Levy has done yeoman's work in compiling a state-by-state capsule report on pending legislation, although he's reluctant to attempt to "handicap the prospects for any of these bills." A look at several, which are among hundreds, gives an inkling of the scope of the bills pending this year:
Colorado: Proposed legislation would require the buyer of the "commodity metal" to photograph the seller, keep the photo for three years and cross reference it with the records of the sale.
Hawaii: Pending legislation would require removal of the sunset provision on its existing law covering copper thefts.
Minnesota: Three separate metal theft-related bills are pending.
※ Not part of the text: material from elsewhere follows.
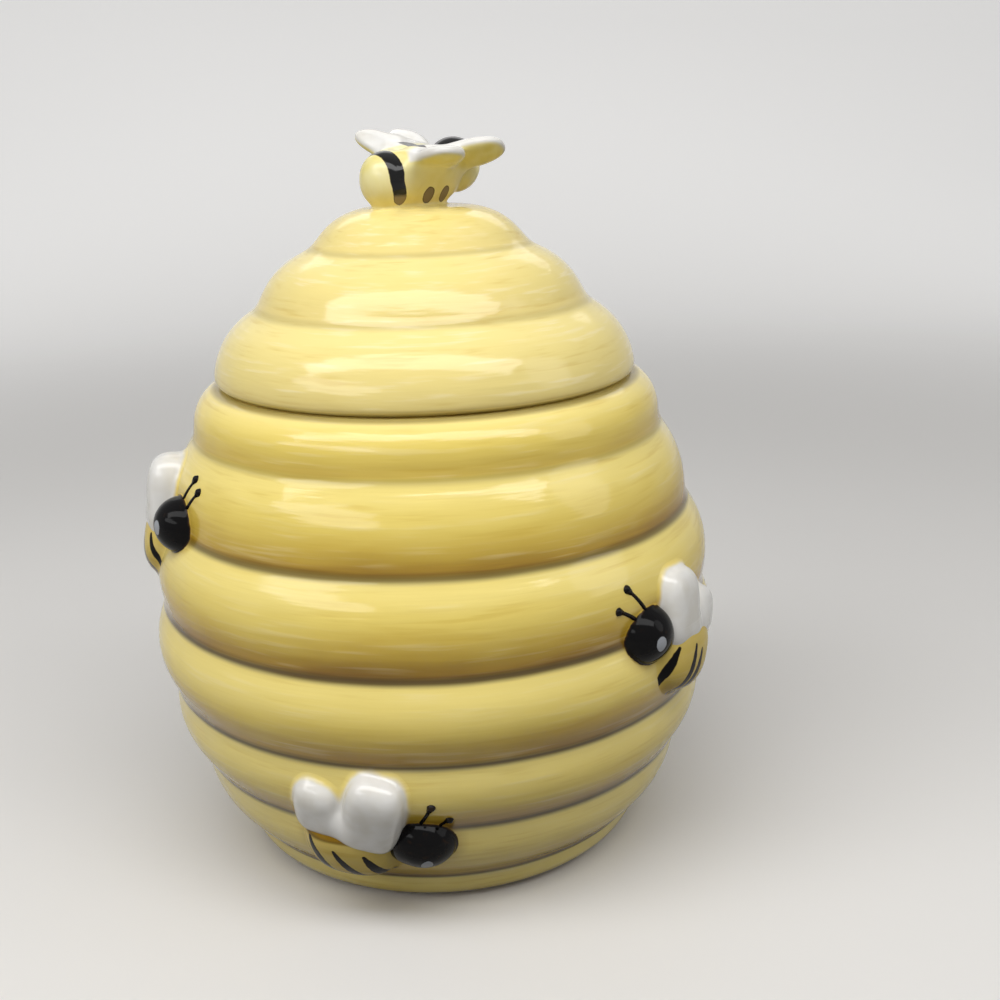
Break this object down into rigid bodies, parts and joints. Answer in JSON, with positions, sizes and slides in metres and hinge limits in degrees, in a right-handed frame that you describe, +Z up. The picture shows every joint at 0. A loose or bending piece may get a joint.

One would toughen identification requirements for scrap metal sales, requiring identification as well as civil liability; another would increase the penalties for metal thefts involving copper or aluminum wire, cable and tubing; and a third would modify the existing criminal justice code to cover metal thefts.
New York: One bill would require those pledging goods to a collateral loan broker or selling goods to a second-hand dealer to sign a sworn written statement, and provide punishment for false statements. Another bill would establish a statewide task force on metal thefts.
Pennsylvania: Pending legislation would allow a scrap processor or recycling facility operator to purchase new production scrap or new materials from either individuals or companies "only if the purchase occurs with a commercial enterprise."
South Carolina: Proposed legislation would prohibit a person from transporting more than 25 pounds of nonferrous metal unless the person possesses a bill of sale signed by "certain designated retail or wholesale dealers of scrap metal."
A common theme in many of the measures is a requirement for scrap dealers to record ID information or, in some cases, to photograph or thumbprint sellers of material above a specified dollar amount, Levy said.
Despite these moves, the problem remains a stubborn one. And it appears to be getting worse despite an aggressive approach by the scrap industry itself, which is working closely with law enforcement officials in an attempt to stem the wave of metal and material thefts.
All sides agree that a key factor driving thefts has been the sharp jump in metal prices in recent years. With the value of copper more than doubling last year alone, few expect the problem to ease in the near term. Some also suggest that drugs play an important role, with more metal thefts likely to occur in places where the use of methamphetamine is heavy.
Spot copper prices on the Comex division of the New York Mercantile Exchange ended 2009 at $3.3275 per pound, up from $1.444 per pound at the start of the year. In early January this year, prices edged even higher to reach $3.4775 per pound.
"It's very clear that the frequency of thefts is tied to metal prices," ISRI president Robin Wiener said in a telephone interview. "Yes .?.?. there is a greater frequency (of thefts) because prices are higher this year than they were last year."
Wiener cited the success of ISRI's expanded scrap theft alert system in stemming the rising tide of thefts, thanks to much quicker response times. "We are very excited about the fact that we now have over 1,100 law enforcement officers actively participating in this program," she said. "What's changed in the past year is that we have invested money to create a Web-based system allowing law enforcement officers to subscribe for free. This allows a more immediate response and it is paying dividends for us."
Gary Bush, a former Florida police detective who heads the group's metal theft prevention effort, "has worked extremely hard," Wiener said. As a result, ISRI now has a "highly effective" theft prevention operation via its ScrapTheftAlert Web site.
Wiener noted that ISRI has been active with its alert system for "many years," and said the trade group converted to e-mail alerts from a fax-based system about four years ago.
Bush said he believes most ISRI members are "on the same page" about how to combat the problem. "We are trying to reach out to local law enforcement officers wherever possible," he said. "It's a two-way street. They (law enforcement officers) are more than glad to work with you, so give them a chance .?.?. that's been our message."
During the price spike of 2006 and 2007 "everybody may have been caught with their pants down, so to speak," Bush said. With prices moving up substantially once again in the past year, "we're trying not to get caught with our pants down this time around."